Product Data Extraction Accuracy: What to Measure

Most vendors quote a single accuracy number. Often 95%. Sometimes higher. Then you run a pilot on your real supplier data and that figure collapses.

Most vendors quote a single accuracy number. Often 95%. Sometimes higher. Then you run a pilot on your real supplier data and that figure collapses. Product data extraction accuracy is not one metric, but six, and the headline number rarely reflects what your team sees in production. Here is how to measure it in a way that maps to actual business impact, not the vendor’s best-case demo.

Why the headline accuracy number lies

The first problem with any single accuracy figure is that nobody defines it the same way. Two vendors can both claim 95% and mean entirely different things. One counts a record as accurate if the model populated any value in any field, regardless of whether the value is right. Another counts only fields where the predicted value matches a ground-truth value exactly, character for character. A third uses fuzzy matching, so "200V" and "200 volts" both count as a hit. The same supplier PDF run through three vendors will produce three different accuracy numbers, and none of them will tell you what you need to know.

Field-level vs record-level accuracy

Field-level accuracy asks: across every individual attribute extracted, how many were correct? Record-level accuracy asks: across every product, how many had every attribute correct? These two numbers can be wildly different.

A platform with 95% field-level accuracy on a 20-attribute schema produces records where, on average, one attribute per record is wrong. That sounds tolerable until you realise it means roughly 64% of records have at least one error (1 minus 0.95 to the power of 20). If the vendor only quotes the field-level number, you aren’t seeing the record-level picture.

Critical attributes vs nice-to-have attributes

Not every attribute carries equal weight. Wattage on an electrical product, dimensions on a furniture SKU, voltage on industrial components: these are the fields that customers filter on, integrations break without, and search depends on. A platform that gets the colour right but the wattage wrong is not 95% accurate to your business, even if the maths says it is.

Any honest assessment of extraction accuracy weights critical attributes higher than descriptive ones. Vendors who quote a flat average across all fields are giving you a number that’s good for marketing materials but tells you nothing about commercial risk.

Six metrics that define product data extraction accuracy

To benchmark properly, you need six numbers. Each one measures a different failure mode.

1. Attribute-level precision

When the AI says an attribute value is X, how often is X actually correct? High precision means low noise in the extracted data. A precision of 0.92 means 8% of the values the model emitted are wrong.

2. Attribute-level recall

When the source document contains an attribute value, how often does the AI find it? Recall measures completeness. A model with 0.95 precision but 0.60 recall is conservative: when it answers, it is usually right, but it leaves 40% of available data on the table.

3. Record-level completion

What percentage of required attributes are populated per record? A schema with 30 required fields and an average completion of 92% means roughly 2.4 missing fields per record. Decide your threshold for usable before you start.

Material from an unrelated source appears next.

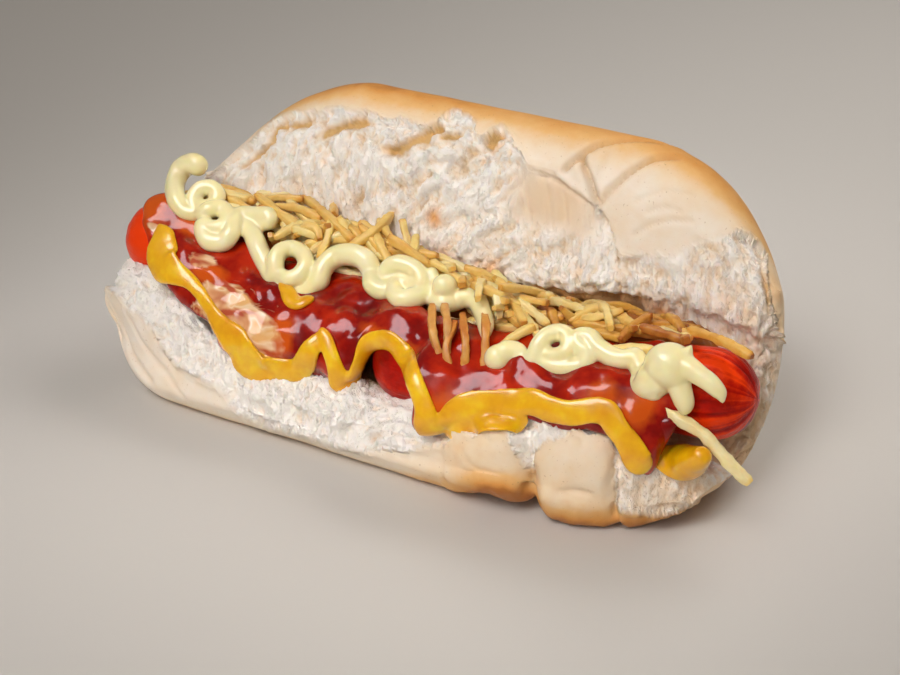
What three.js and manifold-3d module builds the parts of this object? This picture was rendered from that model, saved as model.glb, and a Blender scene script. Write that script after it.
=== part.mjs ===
// A loaded hot dog: two sausages end to end in a long soft bun that opens like a clam, under potato
// straws, ketchup, mustard and mayonnaise. Millimetres, +Z up, +X along the bun. The mouth faces -Y,
// the uncut hinge side faces +Y, and the origin lies on the flat underside.
import * as THREE from "three";
import { mergeVertices } from "three/addons/utils/BufferGeometryUtils.js";
import Module from "manifold-3d";

const wasm = await Module();
wasm.setup();

// ---------------------------------------------------------------- driving dimensions

const GAP = 0.35; // clearance left between two pieces that touch

// The bun: a section of named points [y, z], swept from end to end.
const BUN_LEFT = -98;
const BUN_RIGHT = 100;
const BUN_OUTSIDE = {
  lower_edge: [-39, 10],
  skin_front: [-39.5, 6],
  bottom_front: [-32, -0.6],
  bottom_middle: [-5, -0.8],
  bottom_back: [24, -0.6],
  back_low: [40, 13],
  hinge: [47, 33],
  back_high: [50, 56],
  shoulder: [45, 74],
  ridge: [34, 84],
  crust_edge: [22, 83],
};
const BUN_INSIDE = {
  torn_high: [14, 74],
  torn_middle: [10, 60],
  torn_low: [8, 48],
  upper_lip: [9, 40],
  slit_roof: [16, 33],
  slit_back: [20, 26],
  slit_floor: [14, 17.5],
  bed: [-3, 14],
  front_bed: [-19, 17.5],
  lower_lip: [-31, 20.5],
  torn_front: [-38, 15],
};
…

4. Critical field accuracy

A weighted version of the above. Define which 5 to 10 attributes carry commercial weight (the ones that drive search, filters, and downstream integrations) and measure accuracy on those separately. This is the number that maps to revenue impact.

5. Confidence calibration

When the model says "high confidence", how often is it right? If high-confidence predictions are correct 99% of the time, you can auto-approve them and save review effort. If they are right only 85% of the time, the model is overconfident and the labels cannot be trusted.

6. Human review rate

What percentage of records need a person to check or correct them before they go live? This is the metric that turns extraction accuracy into operational reality. A platform with 90% accuracy and a 10% review rate is materially different from one with 90% accuracy and a 30% review rate, because the second hides the cost of corrections in review labour.

How to benchmark a vendor on extraction accuracy

Pilots that use the vendor’s sample data prove nothing. Their model has seen those documents, the schema is tuned to them, and the ground truth was probably written by someone who built the demo. Real benchmarking looks different.

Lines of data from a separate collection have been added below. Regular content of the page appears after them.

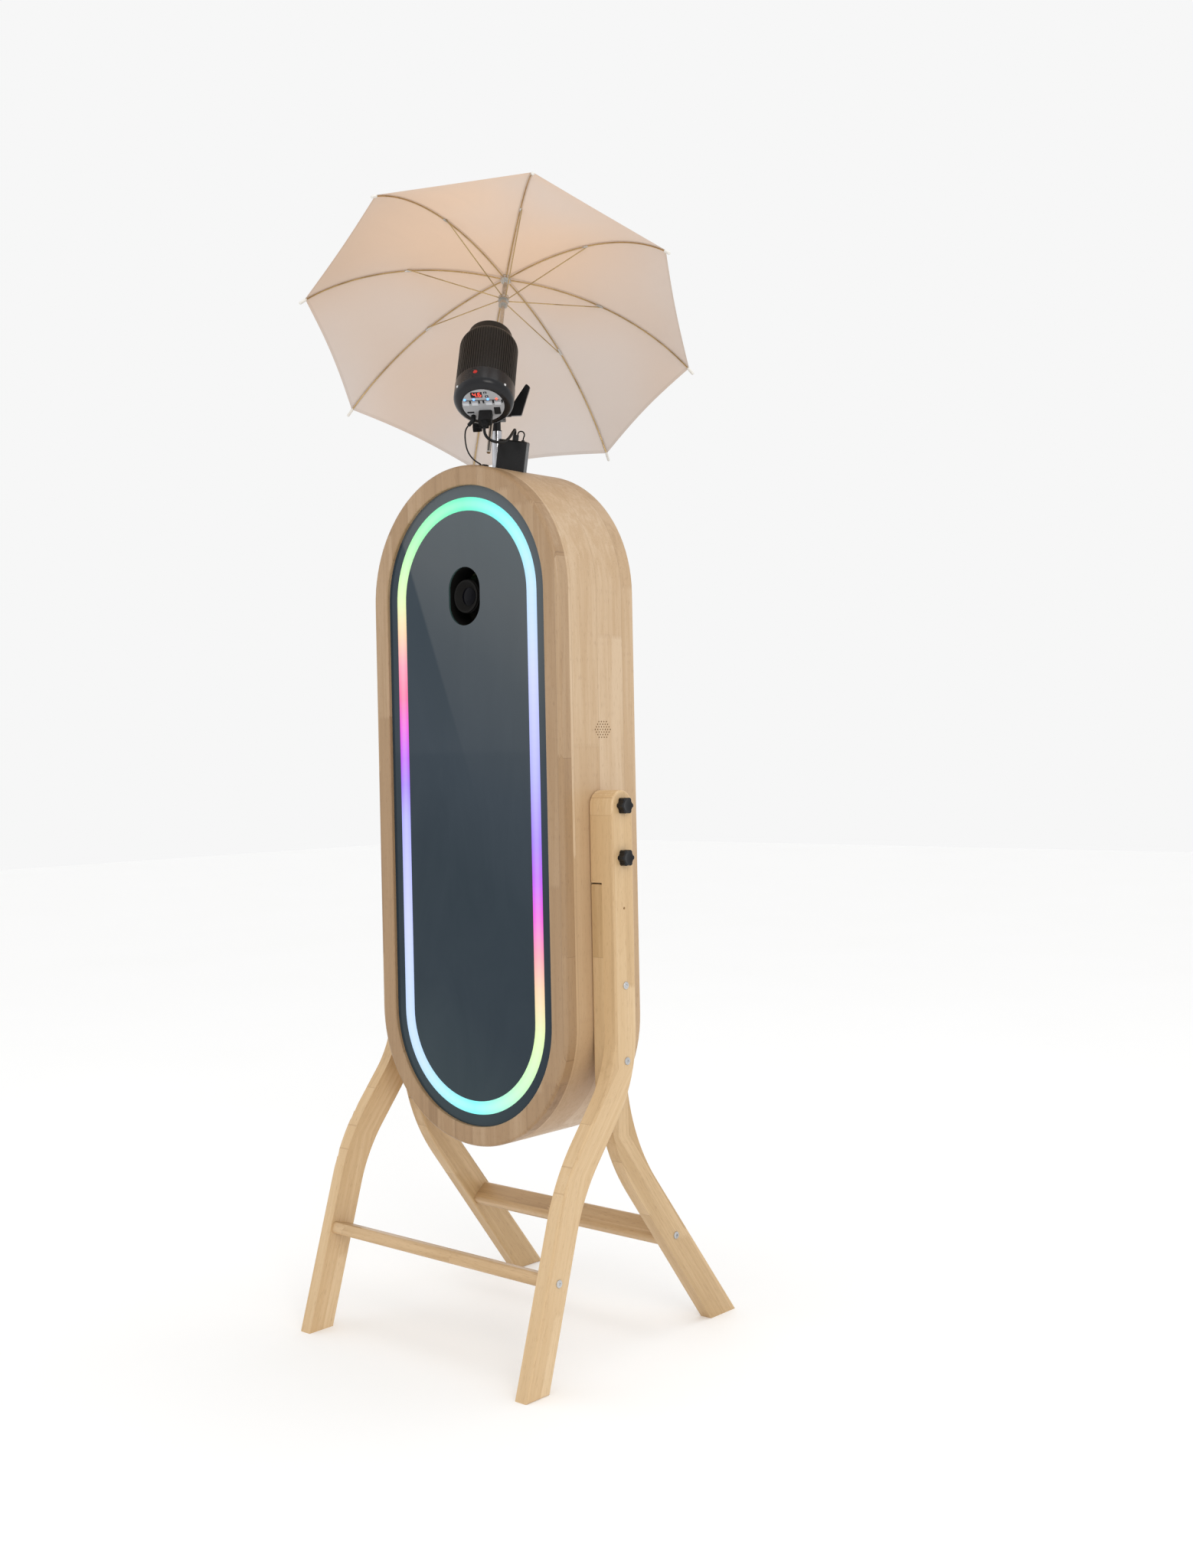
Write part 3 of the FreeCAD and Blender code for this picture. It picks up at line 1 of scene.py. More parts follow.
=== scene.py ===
"""Looks of the oval mirror photo booth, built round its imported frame.

Metres, in the frame's own axes: +X to the right of the mirror as the sitter sees it,
-Y out of the mirror, +Z up, the floor at z = 0. Everything above the light pole's tilt
pivot is laid out in the aimed frame, whose X is level, Y runs along the umbrella's shaft
and Z points away from the shaft towards the strobe.
"""

import logging
import math
from dataclasses import dataclass, field
from enum import Enum
from typing import Callable, Sequence

import bmesh
import bpy
from mathutils import Matrix, Vector


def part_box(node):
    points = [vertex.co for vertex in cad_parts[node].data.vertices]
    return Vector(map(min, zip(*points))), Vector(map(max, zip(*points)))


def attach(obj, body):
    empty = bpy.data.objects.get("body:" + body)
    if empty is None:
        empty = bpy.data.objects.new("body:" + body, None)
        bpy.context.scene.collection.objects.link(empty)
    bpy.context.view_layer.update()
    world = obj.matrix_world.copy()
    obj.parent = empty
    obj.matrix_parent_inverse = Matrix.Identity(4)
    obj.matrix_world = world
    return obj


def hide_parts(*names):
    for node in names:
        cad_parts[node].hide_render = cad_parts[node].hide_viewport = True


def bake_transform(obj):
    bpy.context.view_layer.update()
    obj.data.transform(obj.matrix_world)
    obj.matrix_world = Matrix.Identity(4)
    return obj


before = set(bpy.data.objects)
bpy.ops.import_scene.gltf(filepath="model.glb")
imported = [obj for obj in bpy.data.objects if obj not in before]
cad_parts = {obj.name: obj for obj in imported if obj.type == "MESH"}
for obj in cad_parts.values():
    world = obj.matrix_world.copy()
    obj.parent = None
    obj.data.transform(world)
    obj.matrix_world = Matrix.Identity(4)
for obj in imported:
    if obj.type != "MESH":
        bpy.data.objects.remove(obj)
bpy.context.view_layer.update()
LOG = logging.getLogger("booth")

Colour = tuple[float, float, float]
Socket = bpy.types.NodeSocket
Place = Callable[[float, float, float], Vector]


# ---- small tools ----------------------------------------------------------------------


def tint(red: int, green: int, blue: int) -> Colour:
    """Return a screen colour of 0 to 255 as the linear colour that shaders use.

    Args:
        red: Red, 0 to 255.
        green: Green, 0 to 255.
        blue: Blue, 0 to 255.

    Returns:
        The linear colour.
    """

    def linear(level: int) -> float:
        """Undo the screen's curve for one channel."""
        part = level / 255
        return part / 12.92 if part <= 0.04045 else ((part + 0.055) / 1.055) ** 2.4

    return linear(red), linear(green), linear(blue)


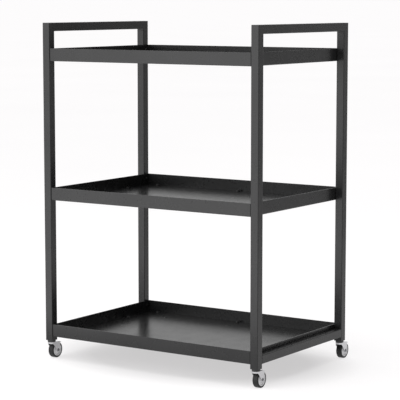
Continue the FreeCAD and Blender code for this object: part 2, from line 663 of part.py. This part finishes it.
for side in SIDES:
    for end in ENDS:
        leg(side, end)
    side_frame_bars(side)
long_rivets = [f"{step} * Sizes.rivet_long" for step in (-1, 0, 1)]
short_rivets = [f"{end} * Sizes.rivet_short" for end in ENDS.values()]
leg_bolts = [f"{end} * {LEG_Y}" for end in ENDS.values()]
patterns = {
    "long_strip": rim_strip("long_strip", TRAY_WIDTH, long_rivets),
    "short_strip": rim_strip("short_strip", TRAY_DEPTH, short_rivets, leg_bolts),
    "rivet": rivet_pattern(),
    "bolt": bolt_pattern(),
    "nut": nut_pattern(),
}
for level, name in enumerate(TRAYS):
    tray(name, level, patterns)
for side in SIDES:
    for end in ENDS:
        caster(side, end)
doc.recompute()

failed = [item.Name for item in doc.Objects if {"Invalid", "Error"} & set(item.State)]
if failed:
    raise RuntimeError(f"failed features: {failed}")
for node in nodes:
    if node.Shape.isNull() or not node.Shape.isValid():
        raise RuntimeError(f"bad shape: {node.Label}")

os.makedirs("parts", exist_ok=True)
for node in nodes:
    node.Shape.exportStep(f"parts/{node.Label}.step")
print(f"{len(nodes)} nodes, {sum(len(node.Shape.Solids) for node in nodes)} solids")
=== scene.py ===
"""Rolling utility cart in satin black powder coat on small chrome casters, in a plain white studio."""

import json
import math

import bpy
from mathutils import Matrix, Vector


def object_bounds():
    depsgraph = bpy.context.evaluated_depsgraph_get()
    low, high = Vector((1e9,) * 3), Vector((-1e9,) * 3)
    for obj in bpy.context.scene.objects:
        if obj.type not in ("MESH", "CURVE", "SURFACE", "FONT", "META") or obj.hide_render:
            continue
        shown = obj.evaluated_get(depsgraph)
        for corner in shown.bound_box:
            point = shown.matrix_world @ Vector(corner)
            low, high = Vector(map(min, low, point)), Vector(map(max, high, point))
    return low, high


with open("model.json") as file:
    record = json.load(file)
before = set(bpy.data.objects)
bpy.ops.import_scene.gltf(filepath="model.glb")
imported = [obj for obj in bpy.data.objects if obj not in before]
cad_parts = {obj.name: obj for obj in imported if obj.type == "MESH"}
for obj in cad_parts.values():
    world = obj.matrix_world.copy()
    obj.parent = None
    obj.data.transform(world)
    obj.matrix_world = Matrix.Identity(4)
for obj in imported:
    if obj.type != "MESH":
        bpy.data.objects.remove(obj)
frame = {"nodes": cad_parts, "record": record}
cad_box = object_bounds()

nodes = frame["nodes"]
scene = bpy.context.scene
MM = 0.001
COAT_IOR = 1.38                      # a low index, so the coat mirrors a white room only faintly
BLACK = (0.0135, 0.0135, 0.0139)     # the coat's own colour, under what it mirrors

FLOOR_SIZE = 4000.0                  # so large that its far edge lies on the horizon
CART_HALF = (0.30, 0.21)             # half the cart's width and depth, which the floor's glow and its painted shadow follow
GLOW_IN_PAINTED_SHADOW, GLOW_FAR = 0.56, 0.75     # the floor's own light under the cart and away from it; dimmer under the cart as a painted shadow
PAINTED_SHADOW_FADE = (0.95, 1.40)             # where the glow starts and stops growing out of its painted shadow, in cart halves

BRIGHT_SIDE = (-0.900, -0.436, 0.0)  # the room is brightest in this direction, the cart's left
ROOM_DIM, ROOM_BRIGHT = 0.08, 1.42   # strength on the right and on the left

# name, shape, place, the point that it faces, size and radiance
SOFTBOXES = (
    ("overhead_softbox", "RECTANGLE", (0.2, -0.5, 3.0), (0.0, 0.0, 0.3), (2.6, 2.2), 1.8),
    ("front_left_softbox", "RECTANGLE", (-1.2, -3.0, 1.15), (0.0, 0.0, 0.6), (2.6, 2.2), 1.75),
    ("low_softbox", "ELLIPSE", (-0.80, -1.70, 0.02), (-0.80, -1.70, 1.0), (2.6, 2.6), 1.6),
)
BOARD_PLACE, BOARD_TARGET, BOARD_SIZE = (1.15, 1.75, 0.55), (0.0, 0.0, 0.55), (0.9, 1.1)

CAMERA_AZIMUTH, CAMERA_ELEVATION = 33.8, 6.82    # degrees
CAMERA_DISTANCE = 4.0274
CAMERA_LENS = 151.62
CAMERA_ASIDE = (3.6 * MM, 2.6 * MM)              # what it looks at, from the middle of the cart's box
CAMERA_HEIGHT = 383.3 * MM


# ---------------------------------------------------------------- node helpers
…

Give them your actual supplier data

Pick a stratified sample: 50 PDFs from your messiest supplier, 50 from a typical supplier, and 50 from a structured supplier (someone using BMEcat or a clean Excel template). Mix in any image-only catalogues if those exist in your pipeline. Here, vendor claims either survive or fall apart. Our guide to extracting attributes from PDFs goes deeper into why supplier variance is the real test, not the cleanest layout in the deck.

Hold out a ground-truth set

Before the vendor runs anything, have a category manager or data analyst manually extract attributes from 100 to 200 records. This is your reference set. Compare the vendor’s output field by field. Don’t let the vendor see this set in advance, otherwise the pilot reduces to overfitting.

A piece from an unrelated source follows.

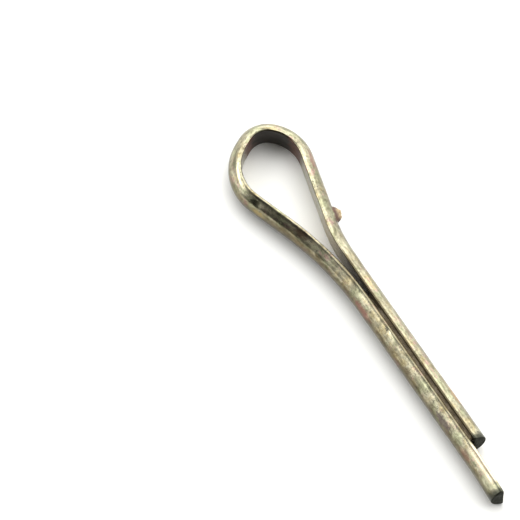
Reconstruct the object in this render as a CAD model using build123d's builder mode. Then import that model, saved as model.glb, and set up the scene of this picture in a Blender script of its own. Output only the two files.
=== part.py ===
from build123d import *
import os

# Cotter pin (split pin): one length of half-round wire, folded back on itself.
# The flat of the wire faces inwards, so the two legs close to a nearly round
# shank, and the fold is left open as an eye.  One leg is longer than the other.
#
# Frame: origin on the shank's axis where the closed legs start to run parallel,
# +X along the legs to their tips, +Y towards the short leg, +Z up.  The pin lies
# on its side, resting on the narrow edges of the wire.

# --- driving dimensions, mm ---------------------------------------------------
shank_d = 3.0            # diameter that the two closed legs make
leg_gap = 0.36           # slot between the flats along the parallel stretch
edge_r = 0.20            # rounded edges of the drawn half-round wire
end_r = 0.11             # worn edge round each sheared end

short_leg_x = 17.95      # tip of the short leg
long_leg_x = 23.9        # tip of the long leg
long_leg_drift = 0.18    # how far the long leg's tip wanders outwards
short_shear = 5.0        # degrees off square, sheared end of the short leg
long_shear = -7.0        # degrees off square, sheared end of the long leg

# Corners of the flat's centre line, from the short leg round the eye to the
# long leg, and the bend radius at each corner.
half_gap = leg_gap / 2
path_points = [
    (short_leg_x + 0.6, half_gap),
    (-3.000, half_gap),            # barely perceptible set in the short leg
    (-7.835, half_gap + 0.067),    # neck, short-leg side
    (-18.839, 3.028),              # shoulder of the eye
    (-21.385, 0.377),              # crown of the eye, the tightest bend
    (-18.689, -4.488),             # wide side of the eye
    (-5.778, -half_gap),           # neck, long-leg side: a slow, gentle bend
    (20.552, -half_gap),           # the long leg leaves the line past the short tip
    (long_leg_x + 0.6, -half_gap - long_leg_drift * 1.18),
]
bend_radii = [401.070, 15.128, 3.726, 1.934, 4.153, 35.570, 98.070]

# rusted burr on the outside of the neck, short-leg side
burr_x, burr_y = -10.187, 0.841       # where its axis crosses the flat's centre line
burr_heading = 75.8                  # degrees from +X that its axis points, in plan
burr_tilt = 8.0                      # degrees that its axis points above level
burr_foot = (0.98, 0.62)             # half length and half height at the wire
burr_tip = (0.52, 0.36)              # the same near its tip
burr_out = 0.72                      # how far it stands out of the wire

radius = shank_d / 2

with BuildPart() as cotter_pin:
    # centre line of the inner flat, in the plane of the fold
    with BuildLine(Plane.XY) as fold:
        FilletPolyline(*path_points, radius=bend_radii)
    route = fold.wires()[0]

    # half-round section: a segment of the shank's circle, flat on the path
    start = Plane(
        origin=Vector(*path_points[0]), x_dir=(0, 1, 0), z_dir=(-1, 0, 0)
    )
    with BuildSketch(start) as wire_section:
        with Locations((-half_gap, 0)):
            Circle(radius)
        with Locations((-radius, 0)):
            Rectangle(2 * radius, 3 * radius, mode=Mode.SUBTRACT)
        fillet(wire_section.vertices(), radius=edge_r)
    sweep(path=route)

    # burr: a blunt lump fused to the wire
    outwards = Vector(1, 0, 0).rotate(Axis.Y, -burr_tilt).rotate(Axis.Z, burr_heading)
    along = Vector(0, 0, 1).cross(outwards).normalized()
    axis_start = Vector(burr_x, burr_y, 0)
    foot_depth, tip_depth = radius - half_gap - 0.45, radius - half_gap + burr_out
    foot = Plane(
        origin=axis_start + outwards * foot_depth, x_dir=along, z_dir=outwards
    )
    tip = Plane(
        origin=axis_start + outwards * tip_depth, x_dir=along, z_dir=outwards
    )
    with BuildSketch(foot) as burr_foot_outline:
        Ellipse(*burr_foot)
    with BuildSketch(tip) as burr_tip_outline:
        Ellipse(*burr_tip)
    loft(sections=[burr_foot_outline.sketch, burr_tip_outline.sketch])
    tip_face = cotter_pin.faces().filter_by(GeomType.PLANE).filter_by(
        lambda f: f.normal_at().dot(outwards) > 0.99
    )
    fillet(tip_face.edges(), radius=0.2)

    # sheared ends: each blade cut leaves the end a few degrees off square
    with Locations(
        Location((short_leg_x, half_gap + 0.85, 0), (0, 0, short_shear))
    ):
        Box(1.2, 2.2, 4, align=(Align.MIN, Align.CENTER, Align.CENTER),
            mode=Mode.SUBTRACT)
    with Locations(
        Location((long_leg_x, -half_gap - 0.8, 0), (0, 0, long_shear))
    ):
        Box(2, 3.4, 4, align=(Align.MIN, Align.CENTER, Align.CENTER),
            mode=Mode.SUBTRACT)
    end_faces = (
        cotter_pin.faces()
        .filter_by(GeomType.PLANE)
        .filter_by(lambda f: abs(f.normal_at().X) > 0.97)
        .sort_by(Axis.X)[-2:]
    )
    end_edges = end_faces[0].edges() + end_faces[1].edges()
    fillet(end_edges, radius=end_r)

cotter_pin.part.label = "cotter_pin"

os.makedirs("parts", exist_ok=True)
export_step(cotter_pin.part, "parts/cotter_pin.step")
print("volume mm3", round(cotter_pin.part.volume, 3))
print("solids", len(cotter_pin.part.solids()))
box = cotter_pin.part.bounding_box()
print("box", box.min, box.max)
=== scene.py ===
"""Looks of a worn cotter pin: a folded half-round wire, drawn marks, tarnish, sheared tips and a rusty burr."""
import math
import bpy
import numpy as np
from mathutils import Matrix, Vector


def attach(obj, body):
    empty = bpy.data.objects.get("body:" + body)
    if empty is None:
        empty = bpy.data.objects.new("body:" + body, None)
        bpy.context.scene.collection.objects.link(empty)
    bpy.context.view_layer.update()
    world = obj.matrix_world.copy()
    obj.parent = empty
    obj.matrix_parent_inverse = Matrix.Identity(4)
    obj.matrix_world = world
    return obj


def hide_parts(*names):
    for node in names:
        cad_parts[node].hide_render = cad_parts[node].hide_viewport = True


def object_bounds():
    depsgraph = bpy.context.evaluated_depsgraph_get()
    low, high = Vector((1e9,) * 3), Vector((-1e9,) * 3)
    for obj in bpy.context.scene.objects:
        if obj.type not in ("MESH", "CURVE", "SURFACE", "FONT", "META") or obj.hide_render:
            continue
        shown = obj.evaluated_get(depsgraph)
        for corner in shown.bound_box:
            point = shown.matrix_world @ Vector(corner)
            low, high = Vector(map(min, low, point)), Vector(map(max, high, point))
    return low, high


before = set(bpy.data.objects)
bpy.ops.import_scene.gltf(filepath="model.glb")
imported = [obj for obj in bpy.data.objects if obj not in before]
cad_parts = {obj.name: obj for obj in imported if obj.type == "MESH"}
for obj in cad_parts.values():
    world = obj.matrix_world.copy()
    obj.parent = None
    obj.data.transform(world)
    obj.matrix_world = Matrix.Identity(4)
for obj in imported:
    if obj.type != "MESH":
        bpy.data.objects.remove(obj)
cad_lo, cad_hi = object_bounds()
MM = 0.001

# ---------------------------------------------------------------- wire route
# Corners of the flat's centre line (mm) and the bend radius at each, short leg first.
RADIUS = 1.5
GAP = 0.36
EDGE_R = 0.20
SHORT_X, LONG_X, DRIFT = 17.95, 23.9, 0.18
ROUTE = [(SHORT_X, 0.18), (-3.000, 0.18), (-7.835, 0.247), (-18.839, 3.028), (-21.385, 0.377),
         (-18.689, -4.488), (-5.778, -0.18), (20.552, -0.18), (LONG_X, -0.18 - DRIFT)]
BENDS = [401.070, 15.128, 3.726, 1.934, 4.153, 35.570, 98.070]
BURR = (-10.187, 0.841)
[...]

Measure the six metrics above

Run the same data through any other shortlisted vendors. Now you have a comparable benchmark, not a vendor-controlled demo.

Count time to usable output, not extraction time

A platform that extracts in seconds but needs 30% manual review per record is slower than one that takes longer to extract but produces records that can ship as-is. Cycle time from raw supplier file to publishable record is the number that matters operationally, and it captures the cost of human review that pure extraction accuracy hides.

For a deeper view of how modern models handle the underlying problem, our pillar on AI product data extraction covers the techniques that produce these numbers and where each one breaks down.

What is realistic for product data extraction accuracy

Vendors who quote a flat 95% across all source types are either testing on clean data or being economical with the truth. Realistic ranges, based on what production platforms typically deliver, look like this:

Clean spec sheets: 95% or higher attribute accuracy. Documents with consistent layout, labelled fields, and machine-readable text. Most modern platforms hit this comfortably
Messy multi-supplier data: 85 to 92%. Mixed-layout PDFs, inconsistent attribute naming, partial information. The variance reflects how well the model handles supplier-specific layouts
Free-text descriptions: 75 to 90%, depending on attribute type. Categorical attributes (colour, material) are easier than continuous ones (wattage, dimensions). Inferring numeric values from prose is the hardest case
Image-only sources: 70 to 85%. This depends on the vision model and how clearly attributes are visible on the image. Product photos rarely show wattage; spec-sheet images often do

Pin down which of these source types dominates your supplier mix before evaluating vendors. A platform excelling on clean spec sheets may be the wrong choice if 60% of your suppliers send free-text emails and PDF brochures.

The human review question

No platform is 100% accurate and chasing that number is the wrong project. The right question is not "is it perfect?" but "how much human review does it actually need?".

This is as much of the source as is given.